Ayant maintenant une vie riche grâce à des médicaments et une thérapie, Sean Krausert a indiqué qu’il se serait sans doute prévalu de l’aide médicale à mourir dans les « jours les plus sombres » de dépression et d’anxiété. Dans le même ordre d’idées, la Dre Georgia Vrakas, psychologue et professeure, a indiqué ce qui suit :

Dans ce contexte, en donnant aux gens comme moi le feu vert pour obtenir l’aide médicale à mourir, on signifie clairement son désengagement relativement à la maladie mentale. On nous transmet le message qu’il n’y a pas d’espoir et que nous sommes des êtres jetables.

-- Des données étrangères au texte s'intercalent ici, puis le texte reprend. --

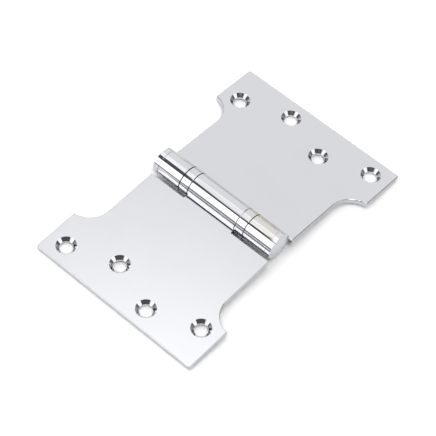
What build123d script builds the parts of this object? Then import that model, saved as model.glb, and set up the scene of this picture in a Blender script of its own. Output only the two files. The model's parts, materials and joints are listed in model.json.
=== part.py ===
from build123d import *
import math
import os

# Parliament hinge in millimetres: X runs across the leaves, Y along the pin, Z up.
# Z = 0 is the table. The barrel and the two outer leaf edges rest on it.

# Leaf plates
LEAF_LENGTH = 101.6
LEAF_REACH = 80.0
LEAF_THICKNESS = 3.0
FLANGE_WIDTH = 26.7
WEB_STEP = 11.6
NOTCH_RADIUS = 12.65
CORNER_RADIUS = 1.2
TIP_RADIUS = 0.4
FRONT_RADIUS = 0.5
BACK_CHAMFER = 0.3
CLOSED_GAP = 1.2

# Screw holes: the outer column's distance from the long edge, the inner one's from the outer, and the
# end holes' distance from the leaf's ends
HOLE_SETBACK = 10.0
HOLE_STAGGER = 10.0
HOLE_END = 10.675
HOLE_DIAMETER = 7.2
COUNTERSINK_DIAMETER = 10.6
COUNTERSINK_ANGLE = 90.0

# Barrel
BARREL_DIAMETER = 15.0
KNUCKLE_WALL = 3.0
KNUCKLE_INSET = 3.3
OUTER_KNUCKLE = 14.5
BEARING_WIDTH = 5.8
BARREL_OFFSET = 1.5
BARREL_GAP = 1.8
SHOULDER_GAP = 0.5
ROLL_SLIT = 0.3
BEND_RADIUS = 3.0
RIM_CHAMFER = 0.2

# Caps and pin
CAP_LENGTH = 3.0
CAP_DOME = 1.2
CAP_CHAMFER = 0.6
SPIGOT_LENGTH = 3.0
PIN_CLEARANCE = 0.05
PIN_CHAMFER = 0.5

# Ball bearings
BALL_DIAMETER = 1.588
BALLS_PER_BEARING = 6
BALL_SINK = 0.25
GROOVE_ANGLE = 120.0
BALL_CLEARANCE = 0.02
POCKET_CLEARANCE = 0.03
SHELL_WALL = 0.8
SHELL_GAP = 0.2
CAGE_GAP = 0.1
CAGE_THICKNESS = 0.6

# Sizes that follow from the ones above
barrel_r = BARREL_DIAMETER / 2
bore_r = barrel_r - KNUCKLE_WALL
pin_r = bore_r - PIN_CLEARANCE
shell_bore_r = barrel_r - SHELL_WALL
ball_r = BALL_DIAMETER / 2
ball_circle_r = (pin_r + shell_bore_r) / 2
race_face = ball_r - BALL_SINK
groove_slope = math.radians(GROOVE_ANGLE / 2)
groove_bottom = (ball_r + BALL_CLEARANCE) / math.sin(groove_slope)
groove_reach = (groove_bottom - race_face) * math.tan(groove_slope)
face_z = -CLOSED_GAP / 2
back_z = face_z - LEAF_THICKNESS
cutout_x = barrel_r + BARREL_GAP
shoulder_x = barrel_r + SHOULDER_GAP
outer_column = LEAF_REACH - HOLE_SETBACK
inner_column = outer_column - HOLE_STAGGER
hole_pitch = (LEAF_LENGTH - 2 * HOLE_END) / 3
half_web = LEAF_LENGTH / 2 - WEB_STEP

# Stations along the pin, counted from the middle of the barrel
outer_end = half_web - KNUCKLE_INSET
outer_start = outer_end - OUTER_KNUCKLE
middle_end = outer_start - BEARING_WIDTH

# Angle of each leaf below level, so that its lower edge meets the table
edge_x = LEAF_REACH - BACK_CHAMFER
tent_angle = math.degrees(math.asin(barrel_r / math.hypot(edge_x, back_z)) + math.atan2(back_z, edge_x))


def along_pin(profile):
    """Solid of revolution about the pin's axis, from a profile of (radius, station) points or a face."""
    face = profile if isinstance(profile, (Sketch, Face)) else make_face(Polyline(*profile, close=True))
    return revolve(face, axis=Axis.Y)


def leaf_outline(tongues):
    """Flat outline of a leaf reaching out along +X, with its inner edge stepped in where a tongue is."""
    half = LEAF_LENGTH / 2
    flange_x = LEAF_REACH - FLANGE_WIDTH
    rise = NOTCH_RADIUS - WEB_STEP
    arc_x = flange_x - math.sqrt(NOTCH_RADIUS**2 - rise**2)
    blank = Pos((LEAF_REACH + cutout_x) / 2, 0) * Rectangle(LEAF_REACH - cutout_x, 2 * half_web)
    blank += Pos((LEAF_REACH + arc_x) / 2, 0) * Rectangle(LEAF_REACH - arc_x, LEAF_LENGTH)
    for side in (-1, 1):
        blank -= Pos(arc_x, side * (half_web + NOTCH_RADIUS)) * Circle(NOTCH_RADIUS)
    for low, high in tongues:
        step = (cutout_x + arc_x) / 2 - shoulder_x
        blank += Pos(shoulder_x + step / 2, (low + high) / 2) * Rectangle(step, high - low)
    ends = [v for v in blank.vertices() if abs(v.Y) > half - TIP_RADIUS]
    blank = fillet([v for v in ends if v.X > flange_x + TIP_RADIUS], CORNER_RADIUS)
    ends = [v for v in blank.vertices() if abs(v.Y) > half - TIP_RADIUS]
    return fillet([v for v in ends if v.X < flange_x + TIP_RADIUS], TIP_RADIUS)


def leaf_plate(tongues):
    """Plate with its front face half the closed gap below the pin's axis, rounded there and chamfered behind."""
    plate = Pos(0, 0, back_z) * extrude(leaf_outline(tongues), LEAF_THICKNESS)
    plate = fillet(plate.faces().sort_by(Axis.Z)[-1].edges(), FRONT_RADIUS)
    return chamfer(plate.faces().sort_by(Axis.Z)[0].edges(), BACK_CHAMFER)


def screw_hole(x, y):
    """Cutter for one countersunk hole, with its rim on the top face."""
    rim_r, hole_r = COUNTERSINK_DIAMETER / 2, HOLE_DIAMETER / 2
    depth = (rim_r - hole_r) / math.tan(math.radians(COUNTERSINK_ANGLE / 2))
    spare = 1.0
    slope = (rim_r - hole_r) / depth
    profile = [
        (0, spare),
        (rim_r + spare * slope, spare),
        (hole_r, -depth),
        (hole_r, -LEAF_THICKNESS - spare),
        (0, -LEAF_THICKNESS - spare),
    ]
    cutter = revolve(make_face(Polyline(*profile, close=True)), axis=Axis.Y)
    return Pos(x, y, face_z) * Rot(90, 0, 0) * cutter


def knuckle_root(length):
    """Where the plate bends down into the knuckle, blended to the barrel on the back."""
    wall_r = (barrel_r + bore_r) / 2
    blend_x = math.sqrt((barrel_r + BEND_RADIUS) ** 2 - (back_z - BEND_RADIUS) ** 2)
    centre = Vector(blend_x, back_z - BEND_RADIUS)
    on_barrel = centre * (barrel_r / centre.length)
    plate_end = Vector(cutout_x + 2 * FRONT_RADIUS, back_z)
    middle = centre + (on_barrel.normalized() * -1 + Vector(0, 1)).normalized() * BEND_RADIUS
    inner_back = on_barrel.normalized() * wall_r
    inner_face = (math.sqrt(wall_r**2 - face_z**2), face_z)
    outline = [
        Line((plate_end.X, face_z), inner_face),
        Line(inner_face, inner_back),
        Line(inner_back, on_barrel),
        ThreePointArc(on_barrel, middle, (blend_x, back_z)),
        Line((blend_x, back_z), plate_end),
        Line(plate_end, (plate_end.X, face_z)),
    ]
    return Rot(90, 0, 0) * extrude(make_face(outline), length)


def knuckle(low, high):
    """One rolled knuckle between two stations, with the slit where the rolled end meets the plate."""
    tube = along_pin([
        (bore_r, low),
        (barrel_r - RIM_CHAMFER, low),
        (barrel_r, low + RIM_CHAMFER),
        (barrel_r, high - RIM_CHAMFER),
        (barrel_r - RIM_CHAMFER, high),
        (bore_r, high),
    ])
    root = Pos(0, high, 0) * knuckle_root(high - low)
    slit_x = barrel_r / 2
    slit = Pos(slit_x + barrel_r / 2, (low + high) / 2, face_z + ROLL_SLIT / 2) * Box(
        barrel_r, high - low, ROLL_SLIT
    )
    return (tube + root - slit).solid()


def hinge_leaf(knuckles, tongues, hole_columns):
    """A whole leaf lying level with its plate along +X and the pin's axis as the origin."""
    leaf = leaf_plate(tongues)
    for low, high in knuckles:
        leaf += knuckle(low, high)
    for row, x in enumerate(hole_columns):
        leaf -= screw_hole(x, (1.5 - row) * hole_pitch)
    return leaf.solid()


def right_leaf():
    """Leaf with the two outer knuckles; the plate beside each runs on to the web's end."""
    upper = (BARREL_OFFSET + outer_start, BARREL_OFFSET + outer_end)
    lower = (BARREL_OFFSET - outer_end, BARREL_OFFSET - outer_start)
    leaf = hinge_leaf(
        [upper, lower],
        [(upper[0], half_web), (-half_web, lower[1])],
        [inner_column, outer_column, inner_column, outer_column],
    )
    return Rot(0, tent_angle, 0) * leaf


def left_leaf():
    """Leaf with the long middle knuckle, made along +X and turned over to -X."""
    middle = (BARREL_OFFSET - middle_end, BARREL_OFFSET + middle_end)
    leaf = hinge_leaf([middle], [middle], [outer_column, inner_column, outer_column, inner_column])
    return Rot(0, -tent_angle, 0) * mirror(leaf, about=Plane.YZ)


def hinge_pin():
    """Straight pin through all knuckles, stopping at the spigots of the caps."""
    top = BARREL_OFFSET + outer_end - SPIGOT_LENGTH
    bottom = BARREL_OFFSET - outer_end + SPIGOT_LENGTH
    return along_pin([
        (0, bottom),
        (pin_r - PIN_CHAMFER, bottom),
        (pin_r, bottom + PIN_CHAMFER),
        (pin_r, top - PIN_CHAMFER),
        (pin_r - PIN_CHAMFER, top),
        (0, top),
    ])


def end_cap(side):
    """Button cap with a spigot pressed into the knuckle's bore and a low dome outside."""
    dome_r = barrel_r - CAP_CHAMFER
    sphere_r = (dome_r**2 + CAP_DOME**2) / (2 * CAP_DOME)
    sphere_y = CAP_LENGTH + CAP_DOME - sphere_r
    halfway = dome_r / 2
    dome = ThreePointArc(
        (dome_r, CAP_LENGTH),
        (halfway, sphere_y + math.sqrt(sphere_r**2 - halfway**2)),
        (0, CAP_LENGTH + CAP_DOME),
    )
    turned = Polyline(
        (0, CAP_LENGTH + CAP_DOME),
        (0, -SPIGOT_LENGTH),
        (bore_r, -SPIGOT_LENGTH),
        (bore_r, 0),
        (barrel_r, 0),
        (barrel_r, CAP_LENGTH - CAP_CHAMFER),
        (dome_r, CAP_LENGTH),
    )
    cap = along_pin(make_face([turned, dome]))
    if side < 0:
        cap = mirror(cap, about=Plane.XZ)
    return Pos(0, BARREL_OFFSET + side * outer_end, 0) * cap


def bearing_shell():
    """Outer ring of a bearing, pressed on the outer race and just clear of the knuckles beside it."""
    end = BEARING_WIDTH / 2 - SHELL_GAP
    start = -end
    return along_pin([
        (shell_bore_r, start),
        (barrel_r - RIM_CHAMFER, start),
        (barrel_r, start + RIM_CHAMFER),
        (barrel_r, end - RIM_CHAMFER),
        (barrel_r - RIM_CHAMFER, end),
        (shell_bore_r, end),
    ])


def race(side, outer_r):
    """Thrust washer on one side of the balls, with a V-shaped groove that they run in."""
    face, end = side * race_face, side * BEARING_WIDTH / 2
    return along_pin([
        (bore_r, face),
        (ball_circle_r - groove_reach, face),
        (ball_circle_r, side * groove_bottom),
        (ball_circle_r + groove_reach, face),
        (outer_r, face),
        (outer_r, end),
        (bore_r, end),
    ])


def ball_place(number):
    """Place of one ball on its circle, level with the middle of the bearing."""
    angle = 360 / BALLS_PER_BEARING * (number - 1)
    return Rot(0, angle, 0) * Pos(ball_circle_r, 0, 0)


def ball_cage():
    """Thin ring with a pocket for each ball."""
    low, high = -CAGE_THICKNESS / 2, CAGE_THICKNESS / 2
    inner_r, outer_r = pin_r + CAGE_GAP, shell_bore_r - CAGE_GAP
    cage = along_pin([(inner_r, low), (outer_r, low), (outer_r, high), (inner_r, high)])
    for number in range(1, BALLS_PER_BEARING + 1):
        pocket = Cylinder(ball_r + POCKET_CLEARANCE, 2 * CAGE_THICKNESS)
        cage -= ball_place(number) * Rot(90, 0, 0) * pocket
    return cage


def bearing(name, side):
    """All the pieces of one ball bearing, the outer race beside the outer knuckle."""
    pieces = {
        f"{name}_bearing_shell": bearing_shell(),
        f"{name}_outer_race": race(1, shell_bore_r),
        f"{name}_inner_race": race(-1, shell_bore_r - CAGE_GAP),
        f"{name}_ball_cage": ball_cage(),
    }
    for number in range(1, BALLS_PER_BEARING + 1):
        pieces[f"{name}_ball_{number}"] = ball_place(number) * Sphere(ball_r)
    if side < 0:
        pieces = {node: mirror(piece, about=Plane.XZ) for node, piece in pieces.items()}
    station = BARREL_OFFSET + side * (middle_end + BEARING_WIDTH / 2)
    return {node: Pos(0, station, 0) * piece for node, piece in pieces.items()}


def hinge():
    """Every piece by its node's name, about the pin's axis."""
    return {
        "left_leaf": left_leaf(),
        "right_leaf": right_leaf(),
        "hinge_pin": hinge_pin(),
        "upper_cap": end_cap(1),
        "lower_cap": end_cap(-1),
        **bearing("upper", 1),
        **bearing("lower", -1),
    }


os.makedirs("parts", exist_ok=True)
for node, piece in hinge().items():
    placed = Pos(0, 0, barrel_r) * piece
    placed.label = node
    export_step(placed, f"parts/{node}.step")
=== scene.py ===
import json
import logging
import math
from dataclasses import dataclass
from enum import Enum
from typing import Any, Protocol

import bmesh
import bpy
from mathutils import Matrix, Vector

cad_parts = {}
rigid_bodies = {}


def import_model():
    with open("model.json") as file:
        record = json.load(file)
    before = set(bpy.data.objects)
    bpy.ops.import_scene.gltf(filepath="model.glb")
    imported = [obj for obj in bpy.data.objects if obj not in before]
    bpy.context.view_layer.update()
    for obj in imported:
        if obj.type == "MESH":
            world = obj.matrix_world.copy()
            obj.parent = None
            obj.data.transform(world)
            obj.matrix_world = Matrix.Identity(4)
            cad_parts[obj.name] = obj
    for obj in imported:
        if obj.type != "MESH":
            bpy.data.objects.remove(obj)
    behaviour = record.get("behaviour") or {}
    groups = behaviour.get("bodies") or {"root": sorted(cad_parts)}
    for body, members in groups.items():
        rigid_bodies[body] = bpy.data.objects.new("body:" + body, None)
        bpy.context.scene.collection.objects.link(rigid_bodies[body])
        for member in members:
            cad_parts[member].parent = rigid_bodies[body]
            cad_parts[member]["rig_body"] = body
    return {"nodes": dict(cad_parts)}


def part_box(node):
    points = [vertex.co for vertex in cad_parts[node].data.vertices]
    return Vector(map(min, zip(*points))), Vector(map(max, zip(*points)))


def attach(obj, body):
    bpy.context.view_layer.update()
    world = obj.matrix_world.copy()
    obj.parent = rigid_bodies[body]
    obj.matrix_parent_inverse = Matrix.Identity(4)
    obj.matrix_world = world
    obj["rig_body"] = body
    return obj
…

Chers collègues, le 2 février, l’honorable David Lametti, ministre de la Justice, a déposé le projet de loi C-39 à quelques semaines seulement de la date butoir du 17 mars. Le projet de loi C-39 prolongerait d’un an l’interdiction de se prévaloir de l’aide médicale à mourir lorsque la maladie mentale est le seul problème de santé invoqué. Or, comment le gouvernement peut-il garantir que dans un an nous aurons les réponses et les ressources voulues et que les mesures de sauvegarde nécessaires seront en place pour protéger les personnes les plus vulnérables? Rien ne prouve que l’on règlera d’ici un an les difficultés entourant certaines questions importantes, telles que la détermination du caractère irrémédiable d’un problème de santé et les risques inhérents pour les personnes vulnérables.

Le gouvernement libéral présente le projet de loi C-39 pour tenter de remédier aux problèmes qu’il a créés en abordant avec précipitation la question du régime canadien d’aide médicale à mourir, mais il ne s’agit pas d’une solution acceptable.

Je vais appuyer à contrecœur le projet de loi C-39 parce que, sans lui, dans 10 jours, l’aide médicale à mourir deviendra légale pour les personnes dont la seule raison médiale invoquée pour en justifier la demande est une maladie mentale. J’espère sincèrement que cette année donnera aux parlementaires la chance de s’arrêter et de réfléchir sérieusement à la direction dans laquelle nous nous dirigeons. Nous procéderions avec des mesures législatives aux conséquences de vie ou de mort avant d’avoir des preuves tangibles pour les justifier. Le Canada est en voie de devenir ce que d’autres pays qualifient d’exemple dangereux.

Honorables sénateurs, nous avons l’occasion d’écouter les experts et de faire preuve de la prudence qu’exige cette question délicate. J’espère que vous serez nombreux à vous joindre à moi pour soutenir mon collègue le député de la Chambre des communes Ed Fast et son projet de loi d’initiative parlementaire, le projet de loi C-314, qui prévoit que l’expression « problème de santé grave et irrémédiable » contenue dans le régime canadien d’assurance‑maladie n’inclura pas les troubles mentaux.

Toute politique devrait être basée sur des preuves, et c’est encore plus important dans le cadre de la politique relative au régime de l’aide médicale à mourir. J’interrogerai le ministre Lametti demain en comité plénier pour savoir comment il compte garantir la mise en place de garanties adéquates et répondre aux préoccupations soulevées par les experts et les défenseurs, voire s’il envisage de réviser l’élargissement de l’aide médicale à mourir si des inquiétudes subsistent au cours de l’année à venir.

Je compte aussi travailler dur avec mes collègues conservateurs au cours de l’année à venir pour mettre un terme à tout élargissement dangereux, afin de protéger les Canadiens les plus vulnérables.

Merci.

Son Honneur la Présidente intérimaire [ - ]

Vous plaît-il, honorables sénateurs, d’adopter la motion?

Des voix : D’accord.

Une voix : Avec dissidence.

(La motion est adoptée et le projet de loi est lu pour la deuxième fois, avec dissidence.)

Son Honneur la Présidente intérimaire [ - ]

Honorables sénateurs, quand lirons-nous le projet de loi pour la troisième fois?

(Sur la motion du sénateur Kutcher, la troisième lecture du projet de loi est inscrite à l’ordre du jour de la prochaine séance.)